Lines containing the word "that" should be extracted in full.

** Recorded data **
++++++

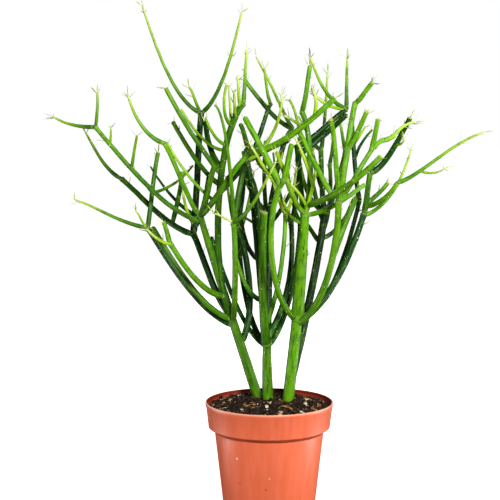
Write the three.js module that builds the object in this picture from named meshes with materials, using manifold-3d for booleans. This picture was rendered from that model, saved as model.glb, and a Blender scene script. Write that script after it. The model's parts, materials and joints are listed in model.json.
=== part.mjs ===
// A pencil euphorbia in a terracotta-coloured nursery pot: five rooted cuttings, the potting mix that
// holds them, bark chips and perlite pressed into its surface, and the small leaves at the shoot tips.
//
// Millimetres, +Z up. The origin is the middle of the pot's flat base, +X is to the right of the
// front view and +Y points to the back.
import * as THREE from "three";
import { mergeVertices } from "three/addons/utils/BufferGeometryUtils.js";
import Module from "manifold-3d";

const wasm = await Module();
wasm.setup();

// ---------------------------------------------------------------- driving dimensions

// The pot: a moulded 12 cm nursery pot.
const RIM_RADIUS = 60;
const POT_HEIGHT = 105;
const BAND_HEIGHT = 23;
const BAND_FLARE = 3;
const SHOULDER_WIDTH = 5.4;
const SHOULDER_HEIGHT = 4;
const BASE_RADIUS = 42.6;
const WALL = 1.5;
const BASE_THICKNESS = 2;
const DRAIN_HOLES = 8;
const DRAIN_HOLE_RADIUS = 4;
const DRAIN_RING_RADIUS = 29;
const DRAIN_GROOVE_WIDTH = 3;
const DRAIN_GROOVE_DEPTH = 1;

// The potting mix: how far its edge lies under the rim, and how high it is heaped in the middle.
const MIX_BELOW_RIM = 6.5;
const MIX_HEAP = 6;
const MIX_LUMP = 0.7;
const ROOTED_DEPTH = 23;

// The plant: its height over the mix and its full width, and the same two as the limbs are listed.
const PLANT_HEIGHT = 371;
const CROWN_WIDTH = 397;
const LISTED_HEIGHT = 371;
const LISTED_WIDTH = 397;

// What meets without being joined keeps this gap.
const GAP = 0.3;

// Foot and end diameters of each kind of limb.
const KINDS = {
  left_trunk: [10.4, 5.6],
  middle_trunk: [11.4, 7.4],
  right_trunk: [11.4, 8.0],
  right_shoulder: [12.4, 9.4],
  rear_trunk: [8.6, 7.0],
  thick_cane: [9.0, 6.6],
  cane: [6.6, 5.8],
  arm: [5.8, 4.8],
  shoot: [4.8, 4.0],
  whip: [4.4, 1.8],
  twig: [3.4, 2.2],
  spur: [2.6, 1.4],
};

// Leaves: thin and strap-like, two or three at a growing tip.
const LEAF_LENGTH = 9;
const LEAF_WIDTH = 1.5;
const LEAF_THICKNESS = 0.7;

const TRUNK_SIDES = 8;
const ARM_SIDES = 6;
const TWIG_SIDES = 5;
const THIN = 5;
const TUBE_STEP = 34;
const KNUCKLE = 1.12;

// A limb's end face as a share of its end radius, and the last ring's place in steps before the end.
const END_FACE = 0.5;
const DOME_STEP = 0.25;

// The share of its rise that a limb keeps back as it leaves a joint, so that it sets off sideways.
const FLARE = 0.32;
const POT_SIDES = 48;

// ---------------------------------------------------------------- the growth lists

// Where each cutting stands in the mix, measured from the pot's axis.
const FEET = {
  stem_left: [-3, 21],
  stem_middle: [0, 8],
  stem_right: [15, 4],
  stem_rear_right: [12, 26],
  stem_rear_middle: [-3, 33],
};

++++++

** Finished exercise **
Write the three.js module that builds the object in this picture from named meshes with materials, using manifold-3d for booleans. This picture was rendered from that model, saved as model.glb, and a Blender scene script. Write that script after it. The model's parts, materials and joints are listed in model.json.
// A pencil euphorbia in a terracotta-coloured nursery pot: five rooted cuttings, the potting mix that
// The share of its rise that a limb keeps back as it leaves a joint, so that it sets off sideways.